Let’s also plot some comparisons comparing repeated hash lookups against repeated linear scan lookups. At the same time we will also use a larger list.

large <- as.list(sample.int(5e05))
names(large) <- paste0("name_", seq_along(large))

cpp_source(code = '
#include <cppally.hpp>
using namespace cppally;

[[cppally::register]]
r_vec<r_sexp> do_linear_lookup(r_vec<r_sexp> x, r_str name, int n_iterations){
  r_vec<r_sexp> out(n_iterations);
  r_vec<r_str> names = as<r_vec<r_str>>(x.names());
  int n = names.length();
  auto *p = names.data(); // Use ptr to allow O2 optimisations here for fair comparison
  for (int i = 0; i < n_iterations; ++i){
    for (int j = 0; j < n; ++j){
      if (unwrap(name) == p[j]){
        out.set(i, x.view(j));
        break;
      }
    }
  }
  return out;
}
')

The best and worst case linear scans are presented for illustrative purposes even though they are not realistic with real data. The most informative comparison is between the trend of the hash lookup cost versus the linear scan (mixed case). We can see that for the first few lookups the linear scan dominates (as expected), but as the number of lookups increases, the hash approach begins to outperform the linear scan (mixed case) and stabilises well below it.

In summary, cppally’s lazy hashing trades a one-time hash build cost for fast repeated lookups.
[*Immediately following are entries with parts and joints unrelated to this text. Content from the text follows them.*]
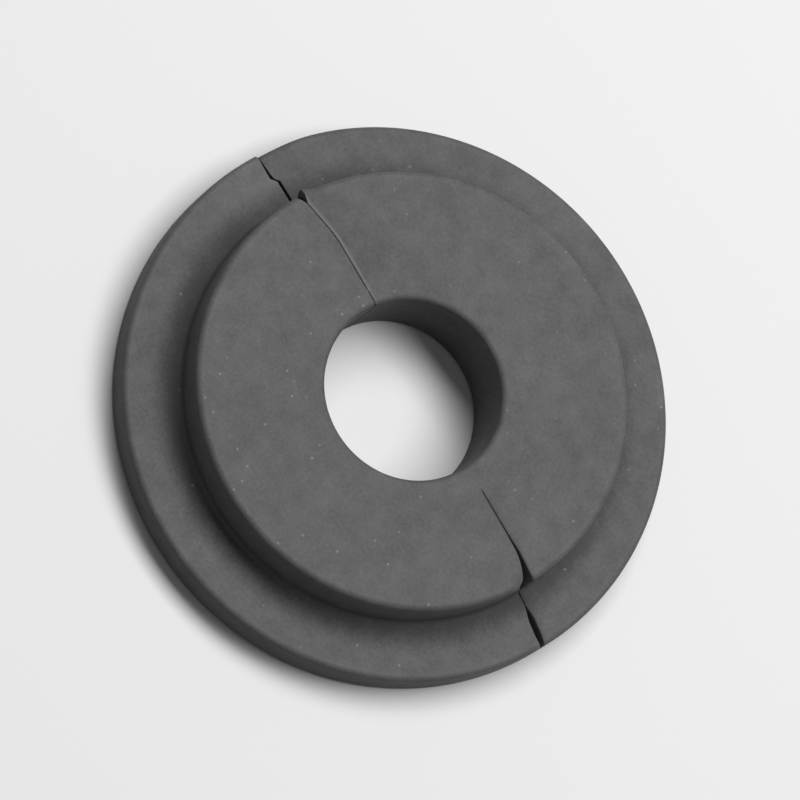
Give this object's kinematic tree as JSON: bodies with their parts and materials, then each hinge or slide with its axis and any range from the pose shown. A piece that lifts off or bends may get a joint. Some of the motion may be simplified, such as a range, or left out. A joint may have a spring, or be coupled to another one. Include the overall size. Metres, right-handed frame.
{
  "type": "thumbstick silicone ring",
  "caption": "Soft stepped ring, split so that it opens on a thin web, worn round the neck of a thumbstick to cushion and limit the stick's travel.",
  "frame": {"origin": "centre of the flat underside, on the ring's axis, where the ring rests", "axes": "+Z along the ring's axis, out of the face of the narrower tier; the through cut lies on the -X side and the flex slot on the +X side"},
  "size_m": [0.031, 0.031, 0.0054],
  "materials": {
    "silicone": "matt, soft, with a fine moulded grain"
  },
  "bodies": {
    "root": {"silicone_ring": "silicone"}
  },
  "joints": []
}
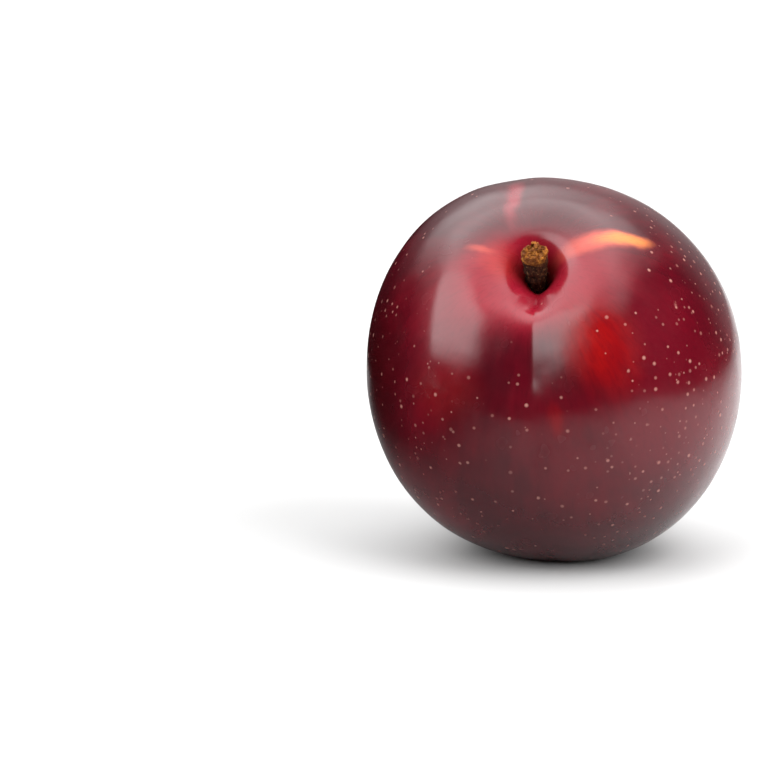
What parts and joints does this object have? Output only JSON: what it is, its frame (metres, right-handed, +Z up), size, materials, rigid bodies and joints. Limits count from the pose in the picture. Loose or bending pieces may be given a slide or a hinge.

The approach works best in C++, where the cache persists across calls. From R, each call starts fresh, so the benefit is limited to functions that perform multiple lookups within a single call.

Future development

While not explored in this vignette, it is possible to preserve the cache across the R/C++ boundary. By attaching an externalptr to the names_map as an attribute of a custom R vector class, the cache lifetime is tied to the lifetime of the R object (provided that externalptr is kept as an attribute). This may require cppally support for injecting a pre-built cache into a fresh r_vector wrapper, but is otherwise a tractable extension.